John’s first epistle contains one of the most important assertions: “Beloved, we are God’s children now, and what we will be has not yet appeared; but we know that when he appears we shall be like him, because we shall see him as he is” (1 John 3:2). He speaks here of both God and Christ. Christ will appear, and Christ is God, and when we see him — God in Christ — we will “see him as he is.” For finite creatures, what more of God might there be for us to see than God himself having entered into our world, having put on our flesh and bone, and now transfigured in the glorified humanity of the world to come and presenting himself to us in love? In that moment, there could be nothing more. There could only be eternity to come to keep seeing ever more.

Revelation 21–22 confirms the centrality of Christ in our coming climactic beholding of God. The new heavens and new earth “has no need of sun or moon to shine on it, for the glory of God gives it light, and its lamp is the Lamb” (Revelation 21:23). There is a singular lamp for the divine glory that gives light to our eyes in the age to come: the Lamb. So too, in the next paragraph, the God of heaven and the Lamb who was slain have come together so tightly in the progress of the apocalyptic vision as to be one. There is a singular throne, not two (22:1, 3), and singular “his” and “him” and “face” when John asserts, “His servants will worship him. They will see his face” (Revelation 22:3–4).

To see Jesus in glory will be the sight of God for which we have so long ached.

Our ‘Struggle’

Yet as plain as it may seem in some regards, why is it that so many Christians throughout the ages have had such seemingly different instincts, or at least struggled to be satisfied that seeing Jesus will be enough, that the God-man himself is the essence of the beatific vision and not some additional sight around or past or beyond Christ?

Even those theologians who have taken most earnestly that seeing Jesus is to see God struggle with this doctrine. It pushes us to the very brink of biblical revelation and ongoing mystery. In fact, we might do well to beware those who don’t struggle in some sense but purport to see it all plainly. Even in John Owen, as staunch a defender as any of a thoroughly Christological approach to the beatific vision, scholars identify an instance or two of equivocating.

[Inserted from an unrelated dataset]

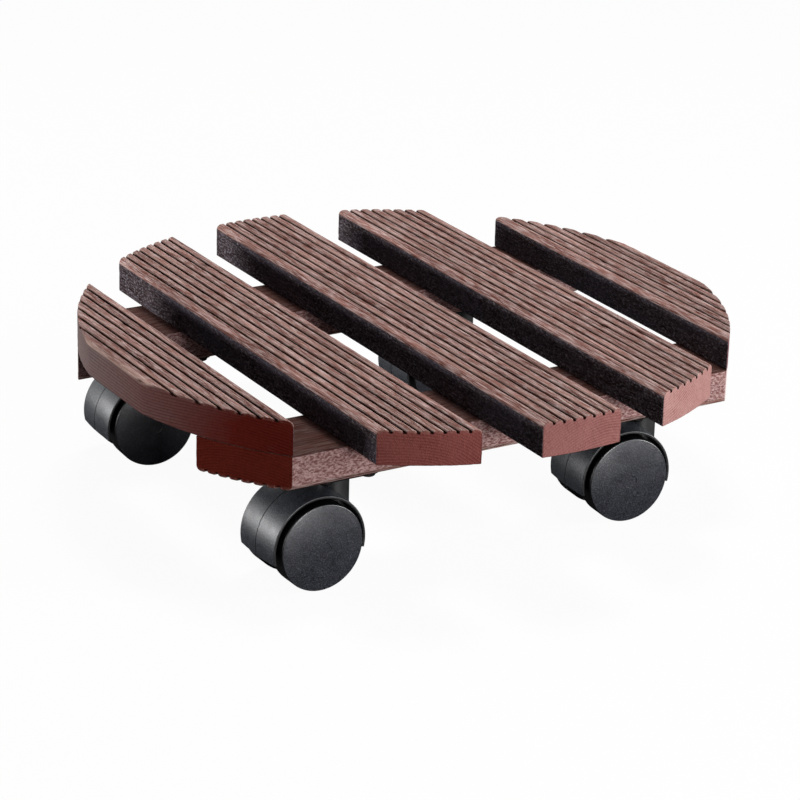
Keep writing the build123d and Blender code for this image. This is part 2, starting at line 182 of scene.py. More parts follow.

As we see in 1 John 3:2, our seeing God in Christ involves not only object, as we know from physical sight, but also subject and medium. Our seeing him correlates with being like him. Not only might there be obstructions in the field of vision that need to be removed, but also cataracts in our own eyes. Add to that the reality of Creator and creature, that the object is infinite, while the subject finite. Especially significant here is the acknowledgement that the beatific vision, as much as we may long for that coming first instance, will not be momentary, or static, but eternal and dynamic — ever increasing, ever progressing, ever clearer, ever deeper.

Never Boring

More than simply our physical seeing, the beatific vision begins in our being seen, and being transformed, even somehow becoming, while ever creatures, “partakers of the divine nature” (2 Peter 1:4). God’s rescue of his people, “rich in mercy” and in “great love” (Ephesians 2:4), means that “in the coming ages he might show the immeasurable riches of his grace in kindness toward us in Christ Jesus” (Ephesians 2:7).

The infinite God will never be done showing us the immeasurable riches of his grace, or the full vista of himself, coming to us in love, not wrath.

Our “sight” of God, in Christ, will be both immediate and continue to ripen forever. It will never become static and, as Edwards writes, never boring: “After they have had the pleasure of beholding the face of God millions of ages, it will not grow a dull story; the relish of this delight will be as exquisite as ever” (“The Pure in Heart Blessed,” Works of Jonathan Edwards, vol. 2).

We will indeed see God. We will see Jesus. And it will not end there. That great “sight that makes happy” will continue to do so, and ever more, for all eternity.